The very best edge retention was found in the Academy Saws M2 blade and the CPM 3V blade. Any difference between these blades is smaller than my experimental error, so I consider them tied.

The Holtey S53 lost its initial sharpness somewhat faster, then remained at a reasonable “working sharpness” for a considerable time.

The A2 blades retained their sharpness longer than the carbon steel blades. I haven’t yet tested all of the blades or tried to find differences between A2 blades from different makers.

Bevel Angle

At this time I’m using a bevel with a total included angle of 34º, formed by a 31½º primary bevel and a back bevel of 2½º. The A2 blades show minor chips after planing cherry, so for harder woods a larger bevel angle may be needed.
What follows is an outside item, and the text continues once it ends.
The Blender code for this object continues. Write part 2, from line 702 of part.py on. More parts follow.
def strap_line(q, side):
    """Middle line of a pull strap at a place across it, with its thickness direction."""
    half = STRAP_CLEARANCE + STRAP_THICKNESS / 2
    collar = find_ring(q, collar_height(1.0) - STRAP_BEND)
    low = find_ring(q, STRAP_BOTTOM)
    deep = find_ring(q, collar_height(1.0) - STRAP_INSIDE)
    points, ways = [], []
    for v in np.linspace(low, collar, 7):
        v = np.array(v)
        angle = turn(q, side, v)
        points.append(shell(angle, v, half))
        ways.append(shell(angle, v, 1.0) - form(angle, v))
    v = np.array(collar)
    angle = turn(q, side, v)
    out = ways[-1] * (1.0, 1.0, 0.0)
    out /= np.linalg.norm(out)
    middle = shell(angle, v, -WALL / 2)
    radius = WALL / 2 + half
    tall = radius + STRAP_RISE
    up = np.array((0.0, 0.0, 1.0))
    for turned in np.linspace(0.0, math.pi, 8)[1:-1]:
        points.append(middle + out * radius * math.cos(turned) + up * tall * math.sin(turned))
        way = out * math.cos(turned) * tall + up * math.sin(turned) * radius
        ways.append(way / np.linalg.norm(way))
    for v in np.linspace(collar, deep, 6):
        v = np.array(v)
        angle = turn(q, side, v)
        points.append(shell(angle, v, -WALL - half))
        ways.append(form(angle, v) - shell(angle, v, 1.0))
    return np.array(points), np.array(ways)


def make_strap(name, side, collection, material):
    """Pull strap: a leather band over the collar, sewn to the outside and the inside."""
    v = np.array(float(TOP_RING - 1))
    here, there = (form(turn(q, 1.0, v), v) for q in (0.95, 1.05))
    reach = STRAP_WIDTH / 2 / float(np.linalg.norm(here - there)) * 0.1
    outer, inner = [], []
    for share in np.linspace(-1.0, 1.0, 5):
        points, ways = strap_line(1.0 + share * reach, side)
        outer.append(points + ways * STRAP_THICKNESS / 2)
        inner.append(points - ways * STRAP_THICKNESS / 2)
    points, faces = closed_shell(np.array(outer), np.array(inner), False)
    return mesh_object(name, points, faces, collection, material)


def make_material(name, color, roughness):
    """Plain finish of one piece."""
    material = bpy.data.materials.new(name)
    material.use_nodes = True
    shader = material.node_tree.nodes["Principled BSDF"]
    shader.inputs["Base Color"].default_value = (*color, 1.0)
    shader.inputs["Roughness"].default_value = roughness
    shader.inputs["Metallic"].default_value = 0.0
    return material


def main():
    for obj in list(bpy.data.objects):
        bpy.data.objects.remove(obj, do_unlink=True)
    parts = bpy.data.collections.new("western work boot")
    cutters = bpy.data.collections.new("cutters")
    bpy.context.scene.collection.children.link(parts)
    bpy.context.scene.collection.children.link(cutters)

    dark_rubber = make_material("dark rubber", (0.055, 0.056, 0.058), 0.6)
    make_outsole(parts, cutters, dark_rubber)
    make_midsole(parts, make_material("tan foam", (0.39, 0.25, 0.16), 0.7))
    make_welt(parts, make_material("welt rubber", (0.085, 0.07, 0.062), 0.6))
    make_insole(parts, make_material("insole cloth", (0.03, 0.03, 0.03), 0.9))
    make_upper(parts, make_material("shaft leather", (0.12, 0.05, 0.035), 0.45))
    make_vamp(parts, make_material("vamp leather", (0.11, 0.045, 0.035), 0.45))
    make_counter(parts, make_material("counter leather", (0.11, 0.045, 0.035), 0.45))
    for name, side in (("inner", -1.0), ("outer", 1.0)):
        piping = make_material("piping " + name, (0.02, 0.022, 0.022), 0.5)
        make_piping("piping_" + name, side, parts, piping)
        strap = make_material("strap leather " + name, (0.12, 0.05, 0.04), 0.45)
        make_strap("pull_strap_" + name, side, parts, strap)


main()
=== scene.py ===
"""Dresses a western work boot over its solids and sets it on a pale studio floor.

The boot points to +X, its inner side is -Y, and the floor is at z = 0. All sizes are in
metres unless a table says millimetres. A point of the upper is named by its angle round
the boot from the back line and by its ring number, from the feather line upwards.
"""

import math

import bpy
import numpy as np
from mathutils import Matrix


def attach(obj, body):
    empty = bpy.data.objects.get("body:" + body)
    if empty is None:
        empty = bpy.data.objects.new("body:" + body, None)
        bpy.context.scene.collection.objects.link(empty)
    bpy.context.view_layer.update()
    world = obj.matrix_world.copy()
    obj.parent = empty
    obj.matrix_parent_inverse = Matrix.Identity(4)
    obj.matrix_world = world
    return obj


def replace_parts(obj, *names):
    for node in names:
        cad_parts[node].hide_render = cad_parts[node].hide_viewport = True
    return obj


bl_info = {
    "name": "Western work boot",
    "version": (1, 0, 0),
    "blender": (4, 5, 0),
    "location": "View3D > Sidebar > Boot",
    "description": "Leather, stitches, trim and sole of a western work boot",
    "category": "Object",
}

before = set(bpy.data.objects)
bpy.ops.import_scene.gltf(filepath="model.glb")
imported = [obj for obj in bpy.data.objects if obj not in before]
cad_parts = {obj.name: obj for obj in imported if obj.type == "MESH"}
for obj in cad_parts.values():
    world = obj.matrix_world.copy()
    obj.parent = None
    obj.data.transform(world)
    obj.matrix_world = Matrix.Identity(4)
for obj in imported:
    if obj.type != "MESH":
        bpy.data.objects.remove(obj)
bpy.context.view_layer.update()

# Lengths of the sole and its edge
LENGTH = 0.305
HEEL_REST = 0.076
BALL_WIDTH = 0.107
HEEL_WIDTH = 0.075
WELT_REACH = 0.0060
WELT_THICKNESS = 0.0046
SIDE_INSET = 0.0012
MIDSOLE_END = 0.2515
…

The Academy Saws M2 blade and the CPM 3V blade resisted chipping at an angle of 32º and showed only the smallest amount of microchipping at 30º when planing cherry. The Hock A2 blade showed significant chipping at 32º and the other blades have not yet been tested at the more acute angles.

Michael Fross
01-25-2008, 3:59 PM
If you've got a LN low angle jack, it's an A2 blade. A2 is prone to edge failure at sharpening angles of less than 30 degrees. Because planing end grain is tough, I'd sharpen at 30 degrees.

I use a 5-1/2 on my shooting board and it works fine. The mass of the plane is more important than the cutting angle -- up to a point. A scraper wouldn't make a good shooting plane. ;)
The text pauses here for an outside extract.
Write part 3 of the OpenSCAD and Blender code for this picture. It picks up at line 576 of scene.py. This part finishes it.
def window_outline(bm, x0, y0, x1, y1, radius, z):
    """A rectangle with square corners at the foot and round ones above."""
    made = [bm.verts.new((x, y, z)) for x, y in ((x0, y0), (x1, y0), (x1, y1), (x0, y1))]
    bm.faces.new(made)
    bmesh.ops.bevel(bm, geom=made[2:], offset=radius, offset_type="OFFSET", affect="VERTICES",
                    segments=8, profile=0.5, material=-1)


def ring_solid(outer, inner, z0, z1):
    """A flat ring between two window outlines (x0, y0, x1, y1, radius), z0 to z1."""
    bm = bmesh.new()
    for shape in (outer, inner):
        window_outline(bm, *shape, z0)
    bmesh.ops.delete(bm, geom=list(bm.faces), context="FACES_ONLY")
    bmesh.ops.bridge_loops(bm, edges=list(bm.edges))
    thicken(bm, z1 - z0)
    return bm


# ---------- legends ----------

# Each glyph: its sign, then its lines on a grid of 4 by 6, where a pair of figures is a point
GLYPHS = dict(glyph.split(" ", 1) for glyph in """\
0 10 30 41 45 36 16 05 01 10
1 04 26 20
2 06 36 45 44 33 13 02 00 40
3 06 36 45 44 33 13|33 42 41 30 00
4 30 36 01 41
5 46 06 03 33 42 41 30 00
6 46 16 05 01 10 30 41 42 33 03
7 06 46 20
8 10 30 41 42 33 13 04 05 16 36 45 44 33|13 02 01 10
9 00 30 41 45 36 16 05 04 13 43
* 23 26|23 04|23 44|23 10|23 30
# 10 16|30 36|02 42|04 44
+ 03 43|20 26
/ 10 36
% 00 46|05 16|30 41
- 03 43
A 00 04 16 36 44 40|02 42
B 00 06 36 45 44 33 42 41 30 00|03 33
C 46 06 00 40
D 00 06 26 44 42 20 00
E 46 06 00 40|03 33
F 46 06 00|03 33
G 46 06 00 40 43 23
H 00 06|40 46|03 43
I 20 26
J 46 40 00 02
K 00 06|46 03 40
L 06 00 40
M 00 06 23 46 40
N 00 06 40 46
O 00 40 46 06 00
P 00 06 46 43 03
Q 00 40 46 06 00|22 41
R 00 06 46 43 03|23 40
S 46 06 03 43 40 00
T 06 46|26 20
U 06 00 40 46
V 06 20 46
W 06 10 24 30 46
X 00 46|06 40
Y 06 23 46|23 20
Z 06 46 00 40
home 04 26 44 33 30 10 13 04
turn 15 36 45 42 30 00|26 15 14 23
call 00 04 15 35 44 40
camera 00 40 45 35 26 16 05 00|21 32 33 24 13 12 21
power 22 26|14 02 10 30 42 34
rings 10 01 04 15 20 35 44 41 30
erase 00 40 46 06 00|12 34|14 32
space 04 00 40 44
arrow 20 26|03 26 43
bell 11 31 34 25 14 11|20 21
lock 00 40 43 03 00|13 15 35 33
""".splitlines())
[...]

That's interesting. My A2 and O1 blades I sharpen at 25 degrees with no back bevel. I've never had any issues with chipping on hardwoods....Maybe I've gotten lucky.

Michael

David Weaver
01-25-2008, 4:09 PM
If you've got a LN low angle jack, it's an A2 blade. A2 is prone to edge failure at sharpening angles of less than 30 degrees. Because planing end grain is tough, I'd sharpen at 30 degrees.

I use a 5-1/2 on my shooting board and it works fine. The mass of the plane is more important than the cutting angle -- up to a point. A scraper wouldn't make a good shooting plane. ;)

I will second that. Some may say that the edge just needs sharpened, but it does go beyond that. The edge will be damaged or bent slightly if you look closely at it.